The Iconic Glacier National Park Hike To Avoid Doing With Inexperienced Hikers

Montana's Glacier National Park was formed by the movement of prehistoric glaciers, carving out their path through the land. Today, that mountainous wilderness is home to mountain goats, bighorn sheep, and bears, and visited by hikers from all over the world. One of the most popular areas to explore is the Many Glaciers Valley, where the impressive Grinnell Glacier rises up above chilly aquamarine water. To see it for yourself, you can hike Grinnell Glacier Trail, but be warned: This is one of those U.S. National Park trails that are only for experienced hikers.


Although this hike is only a little over 10 miles, it takes most hikers between 5 and 8 hours to finish — and not everyone is able to finish. While many adore this incredible hike, before attempting it, you should be aware of the risks. There have been injuries and even fatalities from falls on this hike, and there is sometimes bear activity. For those up for the challenge, however, this is an extremely rewarding hike. The difficult journey takes you through a forest of white-trunked aspen trees, winds through mountain meadows dotted with wildflowers, by dizzyingly tall waterfalls, and to the base of the ancient glacier.

What makes Grinnell Glacier Trail a challenge

Considering how beautiful this trail is, it's not surprising that many dream of seeing it for themselves. However, it's important to remember that while this national park trail isn't one of the most dangerous in America, like Bright Angel Trail, this hike is still a challenge, and shouldn't be underestimated. In addition to the climb itself, there are areas of the trail where the terrain gets rough, and you will be exposed to the elements — which could mean wind, snow, rain, and ice. Fortunately, you take the same way up and down this trail, so if you're getting tired, you can always turn back whenever you want to and tackle the trail another day.
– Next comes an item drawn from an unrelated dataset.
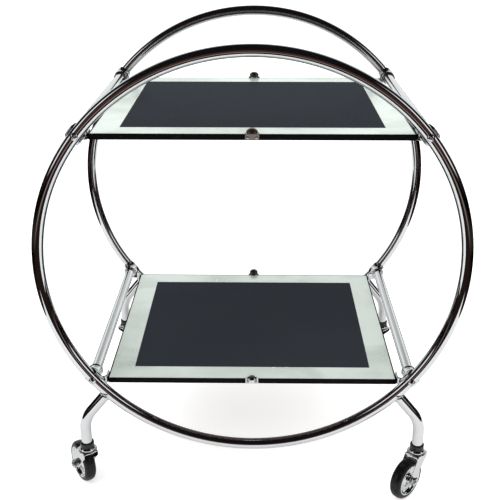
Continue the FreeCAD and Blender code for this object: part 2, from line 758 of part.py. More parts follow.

Even fit, experienced hikers may find Grinnell Glacier tricky if they don't have much experience with hikes at higher elevations or hikes that change elevation. It's also important to remember that for some, the journey down may be more difficult than the way up, so you don't want to burn through all your energy on the climb only to leave yourself achy and exhausted on the way back.

How to hike this trail safely

It only costs $35 to get into Glacier National Park (unless you have your America the Beautiful National Park Pass, in which case it's free), and when you pay the entrance fee, you can have them point you in the direction of the ranger station. You might be eager to hit the trail early (a good idea so you don't run out of daylight), but don't skip talking with the rangers since they can prepare you for the conditions on the trail. No matter what season you go, you should always have bear spray with you, and know what to do when you come across a grizzly on the trail. Also be sure you bring enough water with you. It might not seem as obvious as when you're hiking in the desert, but this is a long, tricky climb, and you're going to need to stay hydrated. Even if you have trained for this hike, previous visitors have suggested packing hiking poles to help you handle the terrain.


If you're going to attempt this hike and take in the majestic views, it's vital to make sure that you, and anyone you're planning to take up with you, is prepared physically and knows what to expect from Grinnell Glacier. If anyone in your group is feeling overwhelmed, you should turn back and never leave the struggling person on their own in the wilderness so that you can finish the hike.